Definition 6.7 (Neighborhoods) A neighborhood of a point \(x\) is any open set \(U\) containing \(x\). The \(\epsilon\)-neighborhood of \(x\) is the neighborhood \(U_\epsilon = (x-\epsilon,x+\epsilon)\)

Definition 6.8 (Convergence and \(\epsilon\)-Neighborhoods) A sequence \(a_n\) converges to \(a\) if every \(\epsilon\) neighborhood contains all but finitely many terms of the sequence.

That this is equivalent to Definition 6.2, because the definition of epsilon neighborhood exactly captures the interval discussed in the original definition of convergence.

Exercise 6.10 (Convergence and \(\epsilon\)-Neighborhoods) The definition of convergence in terms of epsilon neighborhoods is equivalent to the usual definition in terms of absolute values and inequalities.

The definition of an epsilon neighborhood makes sense only somewhere like the real line, where we can talk about intervals. So, the general topological definition must dispense with this notion and talk just about open sets:

Definition 6.9 A sequence \(a_n\) converges to \(a\) if every neighborhood contains all but finitely many terms of the sequence.

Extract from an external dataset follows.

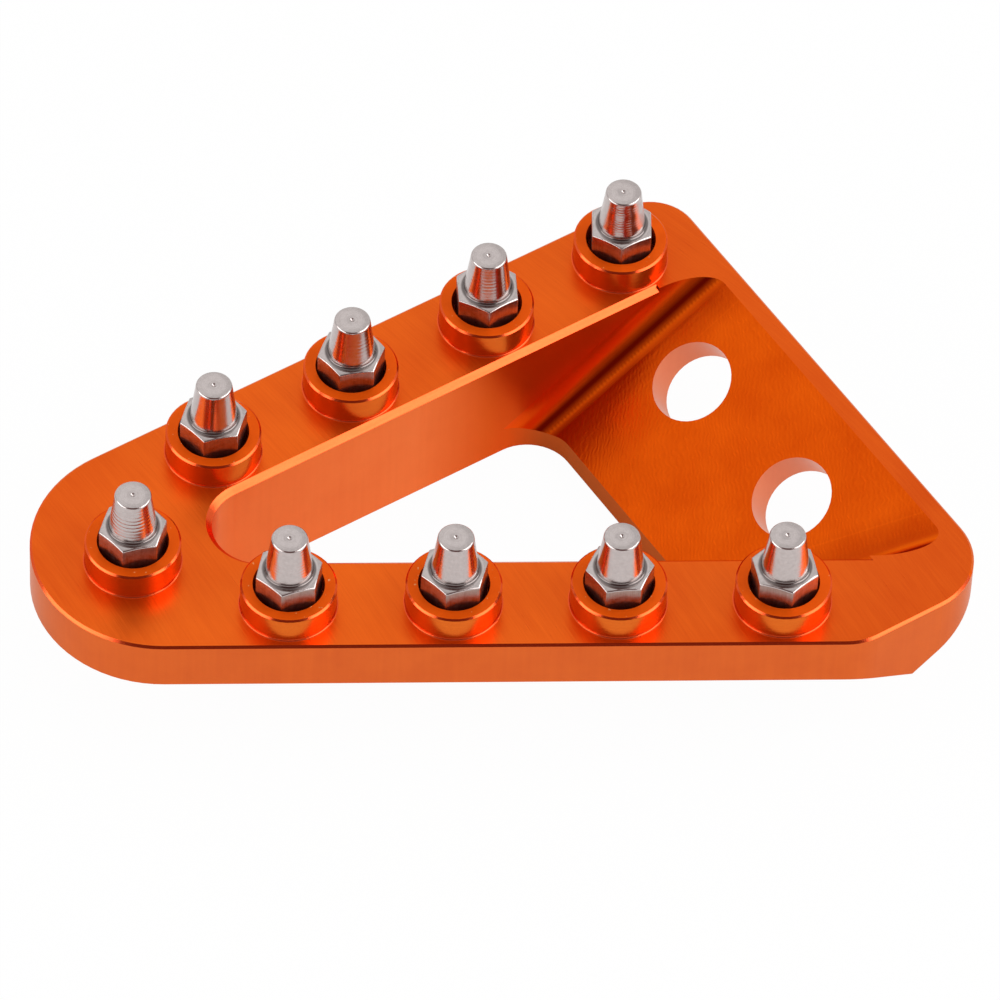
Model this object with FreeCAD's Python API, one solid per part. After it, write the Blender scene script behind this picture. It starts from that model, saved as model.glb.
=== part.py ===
import FreeCAD, Part
import math
import os

# Brake pedal extension: one milled plate with a window, a sloped mounting flange
# and nine bosses, and a turned grip stud screwed into each boss.
# Lengths are in millimetres. The plate's top face is at z = 0 until the last step,
# and the plan's origin is the axis of the first stud of the front row.

# Plan of the plate
wedge_angle = 31.2
rail_width = 9.3
far_row_offset = 17.17
far_row_start = 3.46
plate_reach = 52.0
corner_cut = 8.43
nose_radius = 11.05
front_blend_radius = 5.0
end_corner_radius = 6.0
far_corner_radius = 4.0

# Heights and edges of the plate
body_depth = 11.7
outer_wall_height = 4.8
edge_break = 0.2

# Window between the rails
window_corner_radius = 4.0
window_chamfer = 0.5

# Sloped flange and the pocket above it
flange_slope = 30.0
flange_thickness = 3.2
flange_length = 18.25
end_rim_width = 1.75
pocket_cove_radius = 2.5
mount_hole_radius = 3.6
mount_hole_inset = 8.3
mount_hole_spacing = 15.0
mount_hole_middle = -2.5

# Studs: spacing in the rows, and the least land between a boss and the plate's end
stud_pitch = 13.6
end_land = 1.0

# Bosses and the seats in them
boss_radius = 4.0
boss_height = 2.5
boss_edge_break = 0.15
seat_depth = 2.0
seat_clearance = 0.1
thread_radius = 2.0
thread_clearance = 0.05
tapped_depth = 4.5

# Stud
hex_across_flats = 5.0
hex_height = 3.95
hex_chamfer_angle = 30.0
shank_length = 4.0
collar_radius = 2.2
collar_height = 0.3
cone_base_radius = 1.97
cone_top_radius = 1.5
cone_height = 3.65

# How far each stud's hexagon is turned when it is tight, in degrees
nose_turn = 12.5
front_turns = (17.0, 14.5, 5.0, 40.0)
far_turns = (13.0, 9.0, 32.0, 28.0)

# Extra length of a cutting tool past the surface that it cuts
overcut = 5.0


wedge = math.radians(wedge_angle)
slope = math.radians(flange_slope)
up = FreeCAD.Vector(0, 0, 1)
along = FreeCAD.Vector(math.cos(wedge), math.sin(wedge), 0)
across = FreeCAD.Vector(-math.sin(wedge), math.cos(wedge), 0)
toward_far = FreeCAD.Vector(0, 1, 0)
half_rail = rail_width / 2


def crossing(line_a, line_b):
    """Point where two plan lines meet; a line is its normal and its distance."""
    normal_a, distance_a = line_a
    normal_b, distance_b = line_b
    area = normal_a.x * normal_b.y - normal_a.y * normal_b.x
    x = (distance_a * normal_b.y - distance_b * normal_a.y) / area
    y = (normal_a.x * distance_b - normal_b.x * distance_a) / area
    return FreeCAD.Vector(x, y, 0)


def rounded_outline(corners, radii, z):
    """Closed wire through the corners at height z, each rounded by its radius."""
    starts = []
    middles = []
    ends = []
    for index, corner in enumerate(corners):
        before = (corners[index - 1] - corner).normalize()
        after = (corners[(index + 1) % len(corners)] - corner).normalize()
        half_angle = before.getAngle(after) / 2
        radius = radii[index]
        reach = radius / math.tan(half_angle)
        bisector = (before + after).normalize()
        depth = radius / math.sin(half_angle) - radius
        starts.append(corner + before * reach + up * z)
        middles.append(corner + bisector * depth + up * z)
        ends.append(corner + after * reach + up * z)
    edges = []
    for index, start in enumerate(starts):
        if radii[index] > 0:
            edges.append(Part.Arc(start, middles[index], ends[index]).toShape())
        edges.append(Part.makeLine(ends[index], starts[(index + 1) % len(starts)]))
    return Part.Wire(edges)


def prism(wire, height):
    """Solid that stands on the wire and reaches up by height, or down if negative."""
    return Part.Face(wire).extrude(up * height)


def tapered(lower, upper):
    """Solid with flat and conical sides between two like outlines."""
    return Part.makeLoft([lower, upper], True, True)


# Distances from the first stud, along the far rail
pocket_reach = plate_reach - end_rim_width
window_reach = plate_reach - flange_length
mount_hole_reach = plate_reach - mount_hole_inset

# Straight sides of the plate and of the window
front_side = (toward_far, -half_rail)
far_side = (across, far_row_offset + half_rail)
end_side = (along, plate_reach)
cut_side = (across, across.dot(crossing(front_side, end_side)) + corner_cut)
front_inner = (toward_far, half_rail)
far_inner = (across, far_row_offset - half_rail)
window_end = (along, window_reach)


def moved_out(line, distance):
    """The same line, moved along its normal."""
    normal, offset = line
    return (normal, offset + distance)


def plate_outline(z):
    corners = [
        crossing(far_side, front_side),
        crossing(front_side, cut_side),
        crossing(cut_side, end_side),
        crossing(end_side, far_side),
    ]
    radii = [nose_radius, front_blend_radius, end_corner_radius, far_corner_radius]
    return rounded_outline(corners, radii, z)


def wedge_outline(z):
    """Front side, nose and far side, carried on well past the end of the plate."""
    past_end = moved_out(end_side, plate_reach)
    corners = [
        crossing(far_side, front_side),
        crossing(front_side, past_end),
        crossing(past_end, far_side),
    ]
    return rounded_outline(corners, [nose_radius, 0, 0], z)


# Plate blank: straight walls above, sides beveled at 45 degrees below them
blank = prism(plate_outline(0), -body_depth)
top_edges = [edge for edge in blank.Edges if edge.BoundBox.ZMin > -edge_break]
blank = blank.makeChamfer(edge_break, top_edges)
keel = prism(wedge_outline(0), -body_depth)
open_end = keel.BoundBox.XMax - plate_reach
low_edges = [edge for edge in keel.Edges if edge.BoundBox.ZMax < -outer_wall_height]
low_edges = [edge for edge in low_edges if edge.BoundBox.XMin < open_end]
keel = keel.makeChamfer(body_depth - outer_wall_height, low_edges)
plate = blank.common(keel)

# Frame of the flange: up its slope, across it and square out of its floor
slope_up = along * math.cos(slope) + up * math.sin(slope)
floor_normal = up * math.cos(slope) - along * math.sin(slope)
floor_rim = along * pocket_reach


def slab_on_slope(bottom, top):
    """Large slab between two planes parallel to the pocket's floor."""
    size = 2 * plate_reach
    corner = floor_rim - slope_up * size - across * size + floor_normal * bottom
    sides = [
        corner,
        corner + slope_up * 2 * size,
        corner + slope_up * 2 * size + across * 2 * size,
        corner + across * 2 * size,
        corner,
    ]
    return Part.Face(Part.makePolygon(sides)).extrude(floor_normal * (top - bottom))


# Underside of the flange, parallel to the floor of the pocket
plate = plate.cut(slab_on_slope(-flange_thickness - 2 * plate_reach, -flange_thickness))

# Pocket: its two walls carry on from the window's, and a ball cutter leaves a cove
pocket_start = moved_out(window_end, -window_corner_radius - overcut)
pocket_past = moved_out((along, pocket_reach), overcut)
pocket_corners = [
    crossing(front_inner, pocket_start),
    crossing(front_inner, pocket_past),
    crossing(far_inner, pocket_past),
    crossing(far_inner, pocket_start),
]
pocket_plan = rounded_outline(pocket_corners, [0, 0, 0, 0], -body_depth - overcut)
pocket = prism(pocket_plan, body_depth + 2 * overcut)
pocket = pocket.common(slab_on_slope(0, 2 * plate_reach))


def lies_on_floor(edge):
    middle = edge.valueAt((edge.FirstParameter + edge.LastParameter) / 2)
    return abs((middle - floor_rim).dot(floor_normal)) < edge_break / 2


def runs_up_slope(edge):
    ends = edge.Vertexes[1].Point - edge.Vertexes[0].Point
    return abs(ends.z) > pocket_cove_radius


cove_edges = [edge for edge in pocket.Edges if lies_on_floor(edge) and runs_up_slope(edge)]
pocket = pocket.makeFillet(pocket_cove_radius, cove_edges)

# Window
window_corners = [
    crossing(far_inner, front_inner),
    crossing(front_inner, window_end),
    crossing(window_end, far_inner),
]
window_plan = rounded_outline(window_corners, [window_corner_radius] * 3, -body_depth - overcut)
window = prism(window_plan, body_depth + 2 * overcut)
plate = plate.cut(window.fuse(pocket))

# Chamfer round the top of the window; it stops where the cove draws the rim inwards
far_chamfer_end = pocket_reach - pocket_cove_radius / math.sin(slope)
front_rise = math.tan(slope) * math.cos(wedge)
front_corner_angle = math.acos(floor_normal.dot(toward_far))
cove_rise = pocket_cove_radius * math.tan(front_corner_angle / 2)
cove_rise = cove_rise * math.sqrt(1 + front_rise * front_rise)
front_chamfer_end = pocket_reach - cove_rise / math.tan(slope)


def chamfer_outline(growth, z):
    front = moved_out(front_inner, -growth)
    far = moved_out(far_inner, growth)
    corners = [
        crossing(far, front),
        crossing(front_inner, (along, front_chamfer_end)) - toward_far * growth,
        crossing(far_inner, (along, far_chamfer_end)) + across * growth,
    ]
    return rounded_outline(corners, [window_corner_radius + growth, 0, 0], z)


chamfer_tool = tapered(
    chamfer_outline(0, -window_chamfer),
    chamfer_outline(window_chamfer + overcut, overcut),
)
plate = plate.cut(chamfer_tool)

# Mounting holes, square to the floor of the flange
flange_middle = along * mount_hole_reach + up * (mount_hole_reach - pocket_reach) * math.tan(slope)
for side in (-1, 1):
    shift = mount_hole_middle + side * mount_hole_spacing / 2
    centre = flange_middle + across * shift
    start = centre - floor_normal * (flange_thickness + overcut)
    drill = Part.makeCylinder(mount_hole_radius, flange_thickness + 2 * overcut, start, floor_normal)
    plate = plate.cut(drill)

# Stud positions: the nose stud lies one pitch from the first stud of both rows
front_first = FreeCAD.Vector(0, 0, 0)
far_first = along * far_row_start + across * far_row_offset
half_gap = (far_first - front_first) / 2
nose_reach = math.sqrt(stud_pitch * stud_pitch - half_gap.dot(half_gap))
nose_place = front_first + half_gap + up.cross(half_gap).normalize() * nose_reach
row_margin = boss_radius + end_land
front_row_length = crossing(front_side, cut_side).x - row_margin
far_row_length = plate_reach - far_row_start - row_margin
front_row_studs = 1 + math.floor(front_row_length / stud_pitch)
far_row_studs = 1 + math.floor(far_row_length / stud_pitch)
studs = {"stud_nose": (nose_place, nose_turn)}
for index in range(front_row_studs):
    place = front_first + FreeCAD.Vector(stud_pitch * index, 0, 0)
    studs["stud_front_%d" % (index + 1)] = (place, front_turns[index % len(front_turns)])
for index in range(far_row_studs):
    place = far_first + along * stud_pitch * index
    studs["stud_far_%d" % (index + 1)] = (place, far_turns[index % len(far_turns)])


def revolved(profile):
    """Solid turned about z from a closed profile of (radius, height) pairs."""
    points = [FreeCAD.Vector(radius, 0, z) for radius, z in profile]
    face = Part.Face(Part.makePolygon(points + points[:1]))
    return face.revolve(FreeCAD.Vector(0, 0, 0), up, 360)


# Boss, with its root sunk into the plate
hex_corner_radius = hex_across_flats / math.sqrt(3)
seat_radius = hex_corner_radius + seat_clearance
boss = Part.makeCylinder(boss_radius, boss_height + edge_break, up * -edge_break)
rim = [edge for edge in boss.Edges if edge.BoundBox.ZMin > boss_height - boss_edge_break]
boss = boss.makeChamfer(boss_edge_break, rim)

# Seat for the hexagon and the blind tapped hole under it
seat_floor = boss_height - seat_depth
tap_end = seat_floor - tapped_depth
seat_tool = revolved([
    (0, boss_height + overcut),
    (seat_radius, boss_height + overcut),
    (seat_radius, seat_floor),
    (thread_radius, seat_floor),
    (thread_radius, tap_end),
    (0, tap_end),
])

bosses = []
seats = []
for place, turn in studs.values():
    bosses.append(boss.translated(place))
    seats.append(seat_tool.translated(place))
plate = plate.fuse(bosses).cut(seats).removeSplitter()

# Stud: shank, hexagon with chamfered corners, collar and blunt cone
shank_radius = thread_radius - thread_clearance
hex_top = seat_floor + hex_height
collar_top = hex_top + collar_height
cone_top = collar_top + cone_height
shank_end = seat_floor - shank_length
turned = revolved([
    (0, shank_end),
    (shank_radius, shank_end),
    (shank_radius, hex_top - collar_height),
    (collar_radius, hex_top - collar_height),
    (collar_radius, hex_top),
    (cone_base_radius, collar_top),
    (cone_top_radius, cone_top),
    (0, cone_top),
])
hex_points = []
for index in range(7):
    angle = math.radians(60 * index)
    corner = FreeCAD.Vector(math.cos(angle), math.sin(angle), 0) * hex_corner_radius
    hex_points.append(corner + up * seat_floor)
hexagon = Part.Face(Part.makePolygon(hex_points)).extrude(up * hex_height)
corner_drop = (hex_corner_radius - hex_across_flats / 2) * math.tan(math.radians(hex_chamfer_angle))
chamfer_form = revolved([
    (0, seat_floor),
    (hex_corner_radius, seat_floor),
    (hex_corner_radius, hex_top - corner_drop),
    (hex_across_flats / 2, hex_top),
    (0, hex_top),
])
stud = turned.fuse(hexagon.common(chamfer_form)).removeSplitter()

# Last step: the origin goes to the middle of the plate's underside
plan_box = plate_outline(0).BoundBox
to_frame = FreeCAD.Vector(-plan_box.Center.x, -plan_box.Center.y, body_depth)

shapes = {"pedal_plate": plate}
for name, (place, turn) in studs.items():
    turned_stud = stud.copy()
    turned_stud.rotate(FreeCAD.Vector(0, 0, 0), up, turn)
    shapes[name] = turned_stud.translated(place)

os.makedirs("parts", exist_ok=True)
for name, shape in shapes.items():
    shape.translated(to_frame).exportStep("parts/%s.step" % name)
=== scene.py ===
"""Looks of the brake pedal extension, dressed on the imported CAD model.

The plate stays the CAD solid, with a finish for each kind of milled face. The nine grip
studs are turned again at full detail, and fine edges that the CAD leaves out are added.
Sizes of the part and places of the camera are written in millimetres and turned into
metres with MM. Sizes of the floor and the softboxes are in metres.
"""

import math

import bmesh
import bpy
from mathutils import Matrix, Vector


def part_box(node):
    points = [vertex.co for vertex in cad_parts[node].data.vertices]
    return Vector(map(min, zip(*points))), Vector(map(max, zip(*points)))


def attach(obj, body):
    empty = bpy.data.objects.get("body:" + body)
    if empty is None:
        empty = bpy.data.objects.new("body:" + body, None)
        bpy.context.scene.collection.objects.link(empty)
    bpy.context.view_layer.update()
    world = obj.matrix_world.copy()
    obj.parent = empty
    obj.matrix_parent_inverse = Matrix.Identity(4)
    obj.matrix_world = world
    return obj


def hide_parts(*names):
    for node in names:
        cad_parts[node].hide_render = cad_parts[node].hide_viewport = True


MM = 0.001
ROOT_BODY = "root"

# Sizes that the CAD model also has; reaches and shifts are taken from the first front stud
PLATE_TOP = 11.7
BOSS_RADIUS = 4.0
BOSS_HEIGHT = 2.5
SEAT_DEPTH = 2.0
SEAT_RADIUS = 2.99
HEX_ACROSS_FLATS = 5.0
HEX_HEIGHT = 3.95
HEX_CHAMFER_SLOPE = math.tan(math.radians(19))
SHANK_RADIUS = 1.95
SHANK_LENGTH = 4.0
COLLAR_HEIGHT = 0.3
CONE_BASE_RADIUS = 1.97
CONE_TOP_RADIUS = 1.5
CONE_HEIGHT = 3.65
WEDGE_ANGLE = math.radians(31.2)
FLANGE_SLOPE = math.radians(30)
POCKET_REACH = 50.25
HOLE_REACH = 43.7
HOLE_RADIUS = 3.6
HOLE_SHIFTS = (-10.0, 5.0)
COVE_RADIUS = 2.5
FAR_WALL_OFFSET = 12.52
FRONT_WALL_OFFSET = 4.65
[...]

Exercise 6.11 (Convergence and Neighborhoods) Prove this is equivalent to convergence using \(\epsilon\) neighborhoods. Hint: show that every neighborhood contains some epsilon neighborhood. Can you show that is enough?

6.5 Problems

Exercise 6.12 Come up with a recursive sequence that could be used to formally understand the infinite expression below: \[\sqrt{1+\sqrt{1+\sqrt{1+\sqrt{1+\sqrt{1+\sqrt{1+\cdots}}}}}}\]

Exercise 6.13 Given two sequences \(x_n,y_n\) that converge to \(a\), show the interleaved sequence \(x_1,y_1,x_2,y_2,\ldots\) converges to \(a\).

Exercise 6.14 Let \(a_n\to 0\) and let \(b_n\) be a sequence such that for all \(n\) you know \(|b_n-L|<a_n\). Prove that \(\lim b_n = L\).